But there is a wrinkle for remote and online coaching. Say you live in State X with good waiver caselaw (such as Texas), but your trainee lives in State Y that prohibits waivers entirely (such as Louisiana or Virginia) or allows waivers but interprets them strictly (such as Illinois or New Jersey). If your trainee is injured and sues you, what state’s law applies, State X or State Y? And where can your trainee bring suit against you, State X, State Y, or both?

Needless to say, the question is not merely academic. If State Y’s law applies, you could be limited in, or even precluded entirely from, relying on your waiver. And even if State Y’s law was roughly in line with State X, do you really want to incur the time and expense of litigating in State Y, which might even give your trainee a “home court advantage”?
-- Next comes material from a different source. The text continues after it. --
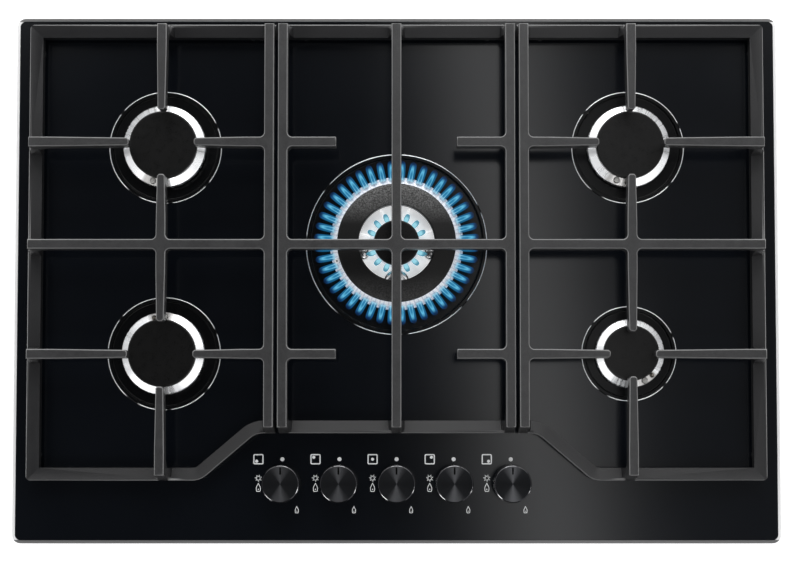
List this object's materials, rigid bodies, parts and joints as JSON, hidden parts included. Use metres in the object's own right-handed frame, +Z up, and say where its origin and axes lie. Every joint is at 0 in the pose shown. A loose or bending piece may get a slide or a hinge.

First as to the litigation forum: a plaintiff can always bring suit where a defendant resides – in our example, State X. But State Y also may be a valid forum. Nearly all states and the federal courts allow a plaintiff to bring suit where a substantial part of the events or omissions giving rise to the claim occurred,[46] or where the injury occurred.[47] Under either standard, a good argument can be made that State Y is a permissible forum. And if a court were to hold that suit in State Y is proper under venue laws, the only way to avoid the forum would be a personal jurisdiction challenge, a complicated statutory and constitutional issue well beyond the scope of this article. Point being, you could very well be stuck litigating in State Y.

Now for applicable law. The United States consists of 50 independent states, all with their own laws and interests. As a show of respect for those interests (known as “comity”), every state has some sort of “choice of law” principle to determine what is the “right” law to apply. Where out-of-state interests are involved, it is not unusual for a state to apply the law of another state based on its choice of law principles.[48] For personal injury tort actions, some states apply the law of the state in which the injury occurred, known as lex loci delicti – which here would be State Y.[49] Most states, however, have adopted the “most significant relationship” test, where courts apply the law of the state with the “most significant relationship” to the suit based on considerations such as the place where the injury occurred, the place where the conduct causing the injury occurred, the residence/place of business of the parties, and the place where the relationship between the parties was centered (if any).[50]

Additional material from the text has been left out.